Why? Because my shoulder is fine. Likewise, her left quads are in excellent working condition; therefore, she could have performed my exercises easily. We then had a choice, she and I. We could judge one another as weak for our own personal struggles, or we could choose to exercise compassion.
Because at the end of the day, we are both hurt. We have both been through pain and frustration. We are both struggling to regain what we have lost. And we both really need compassion from others when we are at our weakest.
I remember one of the first times I felt comfortable in therapy was when a woman with a similar injury to mine but further along in her recovery saw me trying to do squats and called out, “I know you feel silly. I have to do those too, and I’ve been here for weeks, and that is still the one exercise I never feel like I’m doing right.”

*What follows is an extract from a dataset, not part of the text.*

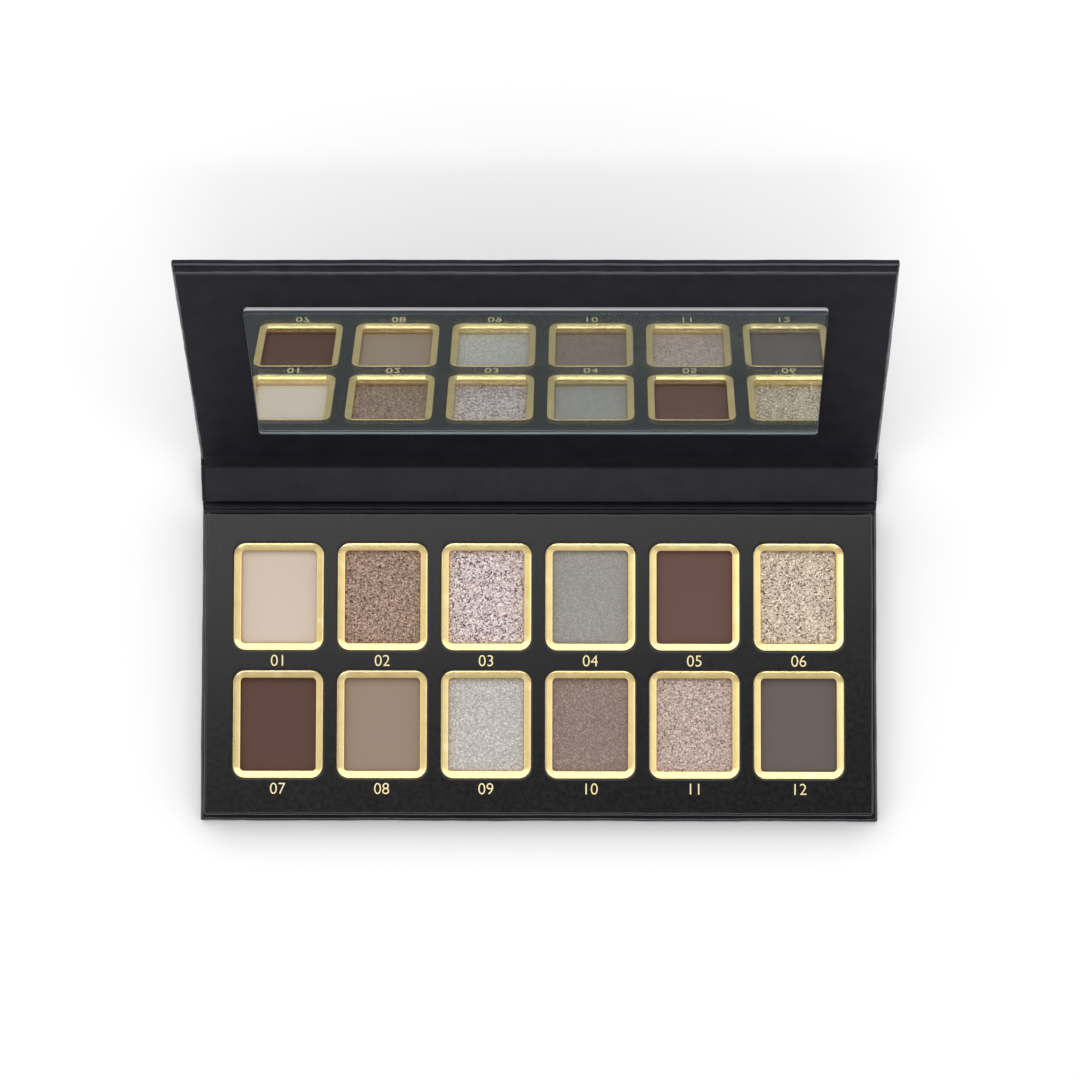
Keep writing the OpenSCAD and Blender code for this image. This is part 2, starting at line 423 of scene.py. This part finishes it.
COVER_PAPER = black_paper("cover_paper", (0.0142, 0.0137, 0.0197), 0.45, 0.1)
LINING_PAPER = black_paper("lining_paper", (0.016, 0.0155, 0.021), 0.36, 0.17)
EDGE_PAPER = black_paper("cover_paper_edge", (0.014, 0.0135, 0.017), 0.22, 0.75)
TRAY_PAPER = black_paper("tray_paper", (0.0055, 0.0052, 0.0053), 0.2, 0.49)
GREY_BOARD = grey_board("grey_board")
GOLD = gold_foil("gold_foil")
PRINT = stamped_foil("stamped_foil")
TIN = plain_metal("tinplate", srgb("c3c4c6"), 0.35)
STEEL = plain_metal("magnet_steel", srgb("9c9da0"), 0.3)
GLUE = glue("glue")
GLASS = mirror_glass("mirror_glass")
GLASS_EDGE = ground_glass("mirror_glass_edge", srgb("e4e4ee"))
# painted reflection: dark grey colour that stands in for the dark view seen into the glass through its edge
GLASS_EDGE_PAINTED_DARK = ground_glass("mirror_glass_edge_painted_reflection", srgb("4a5058"))
SILVER = silvering("mirror_silver")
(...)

I love how often in Scripture we are told that Jesus had compassion. Just a few examples in Matthew:
When he saw the crowds, he had compassion on them, because they were harassed and helpless, like sheep without a shepherd (9:36).
When Jesus landed and saw a large crowd, he had compassion on them and healed their sick (14:14).
Jesus called his disciples to him and said, “I have compassion for these people; they have already been with me three days and have nothing to eat. I do not want to send them away hungry, or they may collapse on the way” (15:32).
Jesus had compassion on them and touched their eyes. Immediately they received their sight and followed him (20:34).
And it just follows that we, too, if we desire to be like Jesus, should also be full of compassion. I love 2 Corinthians 1:3-4:
Praise be to the God and Father of our Lord Jesus Christ, the Father of compassion and the God of all comfort, who comforts us in all our troubles, so that we can comfort those in any trouble with the comfort we ourselves receive from God.
I still have a couple sessions of physical therapy to go. I’m not yet rocking out at the gym, listening to my favorite music on my AirPods and feeling those oh-so-lovely endorphins course through me. Although my quads have come a long way, they have not yet arrived.
But as I look back, I see compassion: God’s compassion, the compassion of family and friends, the compassion of doctors and trainers and even strangers. And what I want to remember about this time is the power of compassion – a kind word spoken at just the right time, a gentle touch, even loving correction. Our God is full of compassion, and I want to be overflowing with compassion too. Our broken world needs it.